Now with the threat of being sent to a detention camp himself, Salimullah – who lives in the Madanpur Khadar camp with his wife and children – said, “the refugee camp is no less than a jail.”
“Please look at the space around you. We live, eat, bathe, sleep... all in this tiny room. The same goes for every family in this camp,” he said.
At the makeshift camp, even the most basic amenities – such as a clean toilet and clean drinking water – are missing.
Tasleema, a 35-year-old woman who has two children, said, “There are no toilets here, so we go to the fields. At night also we have to go the fields and it’s even more unsafe then. But there is no other option.”
Despite the barrage of difficulties facing them in the camp, the one thing that worries most of them is their children losing access to schools. “Things are bad here but at least our children go to the nearby government school. This way, we have hope that they can lead a better life in the future. If we are thrown in detention camps, their lives will be ruined forever,” said Salimullah.
Rabi Alam was six years old when he moved to India from Myanmar in 2012. Currently, he’s in class 10 and aspires to be a doctor. “I don’t know if it will happen or not, but I do want to try my best,” he said.
Like Alam, the dreams of many children at the camp are contingent on not going to a detention camp.
‘Caught in a political tussle for no fault of our own’: Rohingya refugees
The MHA, in its statement on Wednesday, also claimed that the Delhi government had “proposed to shift the Rohingyas to a new location.” Hours after this, a political slugfest ensued between the Aam Aadmi Party (AAP) and the BJP with the former claiming that the “Home Minister of Delhi and the state government have been bypassed” in this matter.
The Delhi government accused the Centre of “secretly trying to give permanent residence to the Rohingyas in Delhi.”
“The Centre, which was not getting tired of listing this news as its achievement in the morning, is now trying to lay the blame on the Delhi government after the AAP's protest.
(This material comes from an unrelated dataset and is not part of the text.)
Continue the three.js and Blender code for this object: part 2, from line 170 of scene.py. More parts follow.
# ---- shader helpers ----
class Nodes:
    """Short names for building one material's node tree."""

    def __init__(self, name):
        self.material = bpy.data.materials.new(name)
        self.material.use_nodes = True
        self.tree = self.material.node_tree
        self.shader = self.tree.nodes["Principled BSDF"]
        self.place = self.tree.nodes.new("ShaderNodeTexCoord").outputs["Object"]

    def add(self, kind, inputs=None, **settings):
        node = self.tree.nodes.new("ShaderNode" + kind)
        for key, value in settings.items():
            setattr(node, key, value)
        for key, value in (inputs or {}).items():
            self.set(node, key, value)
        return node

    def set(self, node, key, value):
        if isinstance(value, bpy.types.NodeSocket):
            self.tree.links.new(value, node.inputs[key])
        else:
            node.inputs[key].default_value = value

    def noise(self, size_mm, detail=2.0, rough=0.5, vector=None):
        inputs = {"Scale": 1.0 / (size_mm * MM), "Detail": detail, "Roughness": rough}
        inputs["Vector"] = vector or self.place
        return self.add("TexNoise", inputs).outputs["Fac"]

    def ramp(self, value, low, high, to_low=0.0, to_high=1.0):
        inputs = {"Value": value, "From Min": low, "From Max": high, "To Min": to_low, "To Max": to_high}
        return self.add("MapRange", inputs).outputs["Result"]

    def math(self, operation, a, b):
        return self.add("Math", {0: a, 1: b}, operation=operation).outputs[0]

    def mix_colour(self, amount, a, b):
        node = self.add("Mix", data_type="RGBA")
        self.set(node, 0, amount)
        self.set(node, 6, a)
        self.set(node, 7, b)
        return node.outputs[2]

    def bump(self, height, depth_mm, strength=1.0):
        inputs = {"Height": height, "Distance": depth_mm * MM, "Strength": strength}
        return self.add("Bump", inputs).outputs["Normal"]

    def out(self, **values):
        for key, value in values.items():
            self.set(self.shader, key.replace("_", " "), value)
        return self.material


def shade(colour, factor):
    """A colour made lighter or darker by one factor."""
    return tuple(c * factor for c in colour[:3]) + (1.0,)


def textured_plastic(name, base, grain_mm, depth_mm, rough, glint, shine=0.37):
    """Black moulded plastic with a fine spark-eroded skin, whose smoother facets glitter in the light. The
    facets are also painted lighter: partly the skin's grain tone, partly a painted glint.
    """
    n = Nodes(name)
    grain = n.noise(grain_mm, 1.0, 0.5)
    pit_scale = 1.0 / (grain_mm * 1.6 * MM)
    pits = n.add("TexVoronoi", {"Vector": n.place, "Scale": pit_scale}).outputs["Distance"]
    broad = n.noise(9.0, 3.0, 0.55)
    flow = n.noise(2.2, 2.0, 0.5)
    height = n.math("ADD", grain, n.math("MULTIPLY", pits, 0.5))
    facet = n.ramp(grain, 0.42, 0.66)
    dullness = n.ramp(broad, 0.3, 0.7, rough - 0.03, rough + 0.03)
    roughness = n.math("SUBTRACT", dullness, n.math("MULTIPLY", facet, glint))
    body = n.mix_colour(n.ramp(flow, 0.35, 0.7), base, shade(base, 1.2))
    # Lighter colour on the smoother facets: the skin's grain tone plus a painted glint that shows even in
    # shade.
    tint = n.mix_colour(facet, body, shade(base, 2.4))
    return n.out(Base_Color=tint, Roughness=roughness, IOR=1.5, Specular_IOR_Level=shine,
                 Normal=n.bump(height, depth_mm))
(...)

Whereas it is a fact that the central government was secretly trying to give permanent residence to the Rohingyas in Delhi,” tweeted Manish Sisodia, the Deputy Chief Minister of Delhi.
As a war of words went on between two parties, Salimullah and other Rohingya refugees at the Madanpur Khadar spent a night of uncertainty. A day later, he told The Quint, “We are caught in the middle of this for no fault of ours,” said a dejected Salimullah.
The Demonisation Of Rohingyas
In the last few years, at least seven fire incidents have been reported from the Rohingya camps in Delhi. The 2018 fire, in peak summer, left them without a roof. Another fire in June 2021 again rendered them homeless.
Beyond these visible challenges, there is one significant trauma that has deeply impacted them — the endless demonisation.
“Ghuspaithiye,” “aatankvaadi,” and “illegal foreigners” are just some of the phrases that have been used to describe Rohingya refugees in India in the last decade or so.
News of communal violence or flare-ups in the city often gets falsely linked to Rohingyas, said Kabir. The most recent example is that of the communal violence that broke out in northwest Delhi’s Jahangirpuri in April this year.
“If there’s any incident in any part of the city, big or small, people start pointing fingers at us (Rohingyas). When Jahangirpuri violence happened, they blamed us again. I had never even heard of Jahangirpuri until then. I have never been there, none of us have. But we will be linked to every crime. We aren’t criminals,” said Kabir.